Po: Rodolfo Barrientos
Autores como Giovanni Sartori y Guillermo O’Donnell ya advertían que la democracia no se reduce a mecanismos electorales, sino que implica la existencia de reglas del juego claras, competencia real y rendición de cuentas. Es por esto por lo que me parece un error de fondo haber impulsado la elección por voto popular de los cargos del Poder Judicial. Esta medida no resuelve en lo más mínimo la ineficiencia, la opacidad ni la falta de legitimidad que aquejan al sistema judicial mexicano. Pensar que el voto popular, por el simple hecho de serlo, se convierte en una herramienta mágica de mejora institucional, es caer en una visión idealizada y profundamente equivocada de lo que significa la democracia.
Durante casi tres décadas se nos ha dicho que el sistema electoral mexicano ha ido perfeccionándose. Que hemos transitado hacia una democracia cada vez más robusta. ¿De verdad? Un sistema electoral en el que prácticamente votamos con piedras y cinceles, en el que todo mundo desconfía de todo mundo, donde siempre —siempre— hay conflictos postelectorales… ¿y mandamos para allá a resolver los gravísimos problemas de un Poder de la Unión?

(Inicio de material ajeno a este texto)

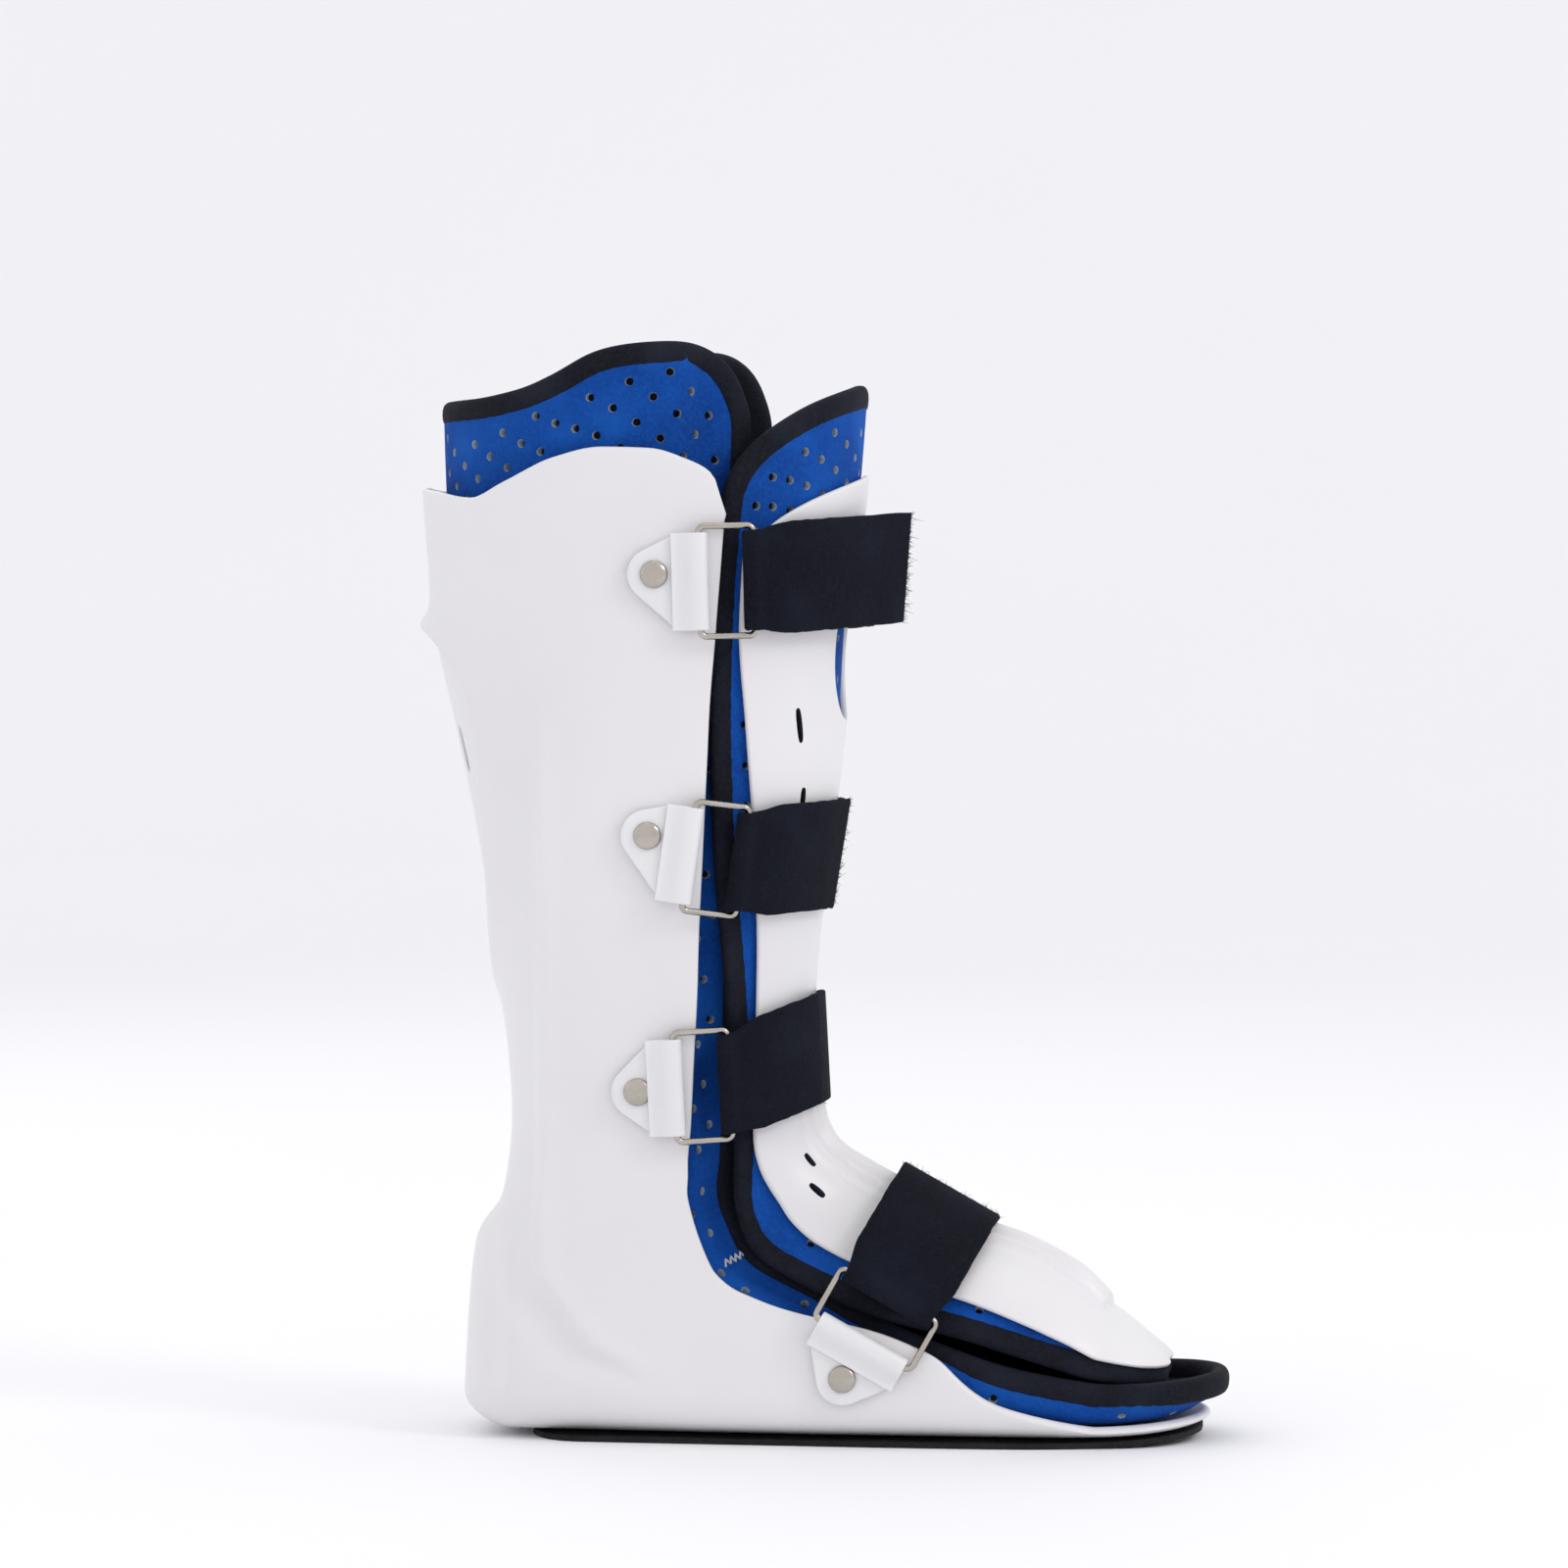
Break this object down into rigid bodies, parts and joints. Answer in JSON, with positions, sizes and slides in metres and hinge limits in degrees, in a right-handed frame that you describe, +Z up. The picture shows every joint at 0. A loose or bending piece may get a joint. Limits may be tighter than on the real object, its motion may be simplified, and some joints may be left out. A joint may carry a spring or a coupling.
{
  "type": "walking boot",
  "caption": "Orthopaedic walking boot: stiff white rear shell and front shell over perforated foam liner and tongue, closed by hook and loop straps on wire rings.",
  "frame": {"origin": "on the floor under the instep, at the middle of the flat part of the outsole", "axes": "+X to the toes, +Y to the boot's left seen from behind, +Z up the leg"},
  "size_m": [0.2983, 0.1322, 0.3985],
  "materials": {
    "shell_plastic": "satin moulded polypropylene",
    "tab_plastic": "smooth folded sheet",
    "tread_rubber": "matt",
    "liner_foam": "perforated foam faced with brushed fabric",
    "edge_binding": "stretch tape over foam",
    "strap_webbing": "napped loop webbing",
    "nickel": "bright nickel plate"
  },
  "bodies": {
    "root": {"rear_shell": "shell_plastic", "front_shell": "shell_plastic", "outsole": "tread_rubber", "rear_liner": "liner_foam", "front_liner": "liner_foam", "rear_liner_binding": "edge_binding", "front_liner_binding": "edge_binding", "strap_1": "strap_webbing", "ring_1_near": "nickel", "tab_1_near": "tab_plastic", "rivet_1_near": "nickel", "ring_1_far": "nickel", "tab_1_far": "tab_plastic", "rivet_1_far": "nickel", "strap_2": "strap_webbing", "ring_2_near": "nickel", "tab_2_near": "tab_plastic", "rivet_2_near": "nickel", "ring_2_far": "nickel", "tab_2_far": "tab_plastic", "rivet_2_far": "nickel", "strap_3": "strap_webbing", "ring_3_near": "nickel", "tab_3_near": "tab_plastic", "rivet_3_near": "nickel", "ring_3_far": "nickel", "tab_3_far": "tab_plastic", "rivet_3_far": "nickel", "strap_4": "strap_webbing", "ring_4_near": "nickel", "tab_4_near": "tab_plastic", "rivet_4_near": "nickel", "ring_4_far": "nickel", "tab_4_far": "tab_plastic", "rivet_4_far": "nickel"}
  },
  "joints": []
}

Lo que tenemos es un sistema contaminado por prácticas antidemocráticas: clientelismo, manipulación informativa y exclusión efectiva. La compra de votos, el acarreo y el uso faccioso de recursos públicos son parte estructural del juego político, y no simples desviaciones excepcionales. El acto de votar no garantiza la democracia, como señalaba Joseph Schumpeter: lo que importa no es el acto de elegir, sino la calidad del sistema que permite esa elección.
Además, es necesario insistir: la democracia y la participación ciudadana no terminan al momento de depositar —o no— las boletas en las urnas. Lo que se vivió después del proceso del 2 de junio lo demuestra con claridad: medios y redes sociales se llenaron de frases vacías y polarización.
Por un lado, hubo quienes hablaron de un “fracaso”, de una “falta de conexión” de la ciudadanía con el proceso. Por otro lado, aparecieron voces celebrando que algunas candidaturas obtuvieron más votos que partidos como el PRI en elecciones anteriores, como si eso fuera una medida de éxito democrático.
Ninguna de estas posiciones fomenta la deliberación democrática: ambas simplifican, reducen y desvían la discusión de fondo. Y como advirtió O’Donnell, sin un debate público informado, no hay democracia sustantiva, solo una fachada electoral.
Si los partidos y sus muy limitados liderazgos reducen todo a narrativas de victoria o fracaso, no sorprende: operan bajo la lógica de acumulación de poder. Lo preocupante es que la ciudadanía reproduzca esas narrativas sin crítica ni reflexión.
Porque seamos claros: es prácticamente imposible que exista una contrarreforma que revierta la elección judicial. Ya se tomó una decisión que, lejos de democratizar, puede profundizar la dependencia del poder judicial hacia actores políticos si la ciudadanía no hace propio el proceso. Por eso, la verdadera discusión no es si estamos de acuerdo o no con el nuevo sistema, sino cómo impedimos que se repita el desastre que acabamos de presenciar.
¿Cómo logramos que la ciudadanía conozca realmente a quienes buscan estos cargos? ¿Cómo explicamos qué hace un juez, una magistrada o una ministra? ¿Cómo evitamos que gobiernos y partidos intervengan en los procesos con sus recursos, estructuras clientelares y narrativas impuestas?
La disputa es ahora: una disputa por la información, por la calidad del debate, por la autonomía del Poder Judicial y, sobre todo, por la dignidad del ejercicio de la CIUDADANÍA. Si no damos esa batalla, lo que hoy se celebra como una conquista democrática no será más que otra simulación institucional —una más en nuestra historia.